Single-nucleon removal cross sections on nucleon and nuclear targets

TL;DR

This paper applies an eikonal direct-reaction model to neutron removal from neon isotopes at high energy, comparing cross sections on proton and carbon targets to understand reaction sensitivities and nuclear structure effects.

Contribution

It extends the eikonal reaction model to proton targets and analyzes the sensitivity of removal cross sections to nuclear structure and orbital properties.

Findings

Carbon target more efficient for weakly-bound, low-ℓ orbitals

Cross sections sensitive to orbital angular momentum and binding energy

Model predictions align with experimental data for neutron removal

Abstract

The eikonal direct-reaction model, as used in spectroscopic studies of intermediate-energy nucleon-removal reactions on light target nuclei, is considered in the case of a proton target and applied to neutron removal from $^{29}$Ne at 240 MeV/nucleon.

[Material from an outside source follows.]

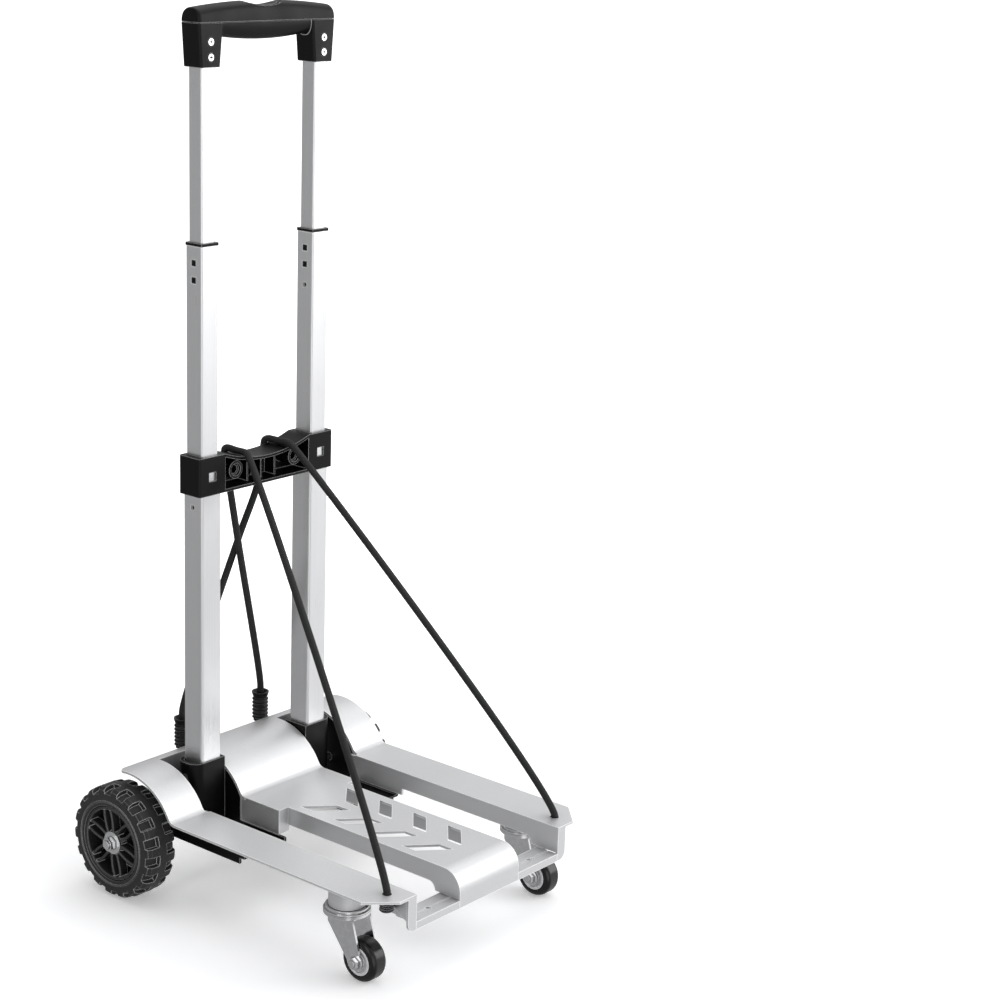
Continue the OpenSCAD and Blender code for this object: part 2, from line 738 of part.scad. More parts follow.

The computed cross sections and their sensitivities are compared using an earlier detailed analysis of carbon target data. The nuclear structure input, for the $^{29}$Ne ground-state and $^{28}$Ne final states, is that deduced from the carbon target analysis. The comparisons quantify the sensitivity of the two reactions to the angular momenta and binding energies of the active valence orbitals - showing the carbon target to be relatively more efficient for removals from weakly-bound, low-$\ell$, halo-like orbitals. Probing this sensitivity experimentally would provide useful tests of these predictions and of the model's description of the reaction mechanism.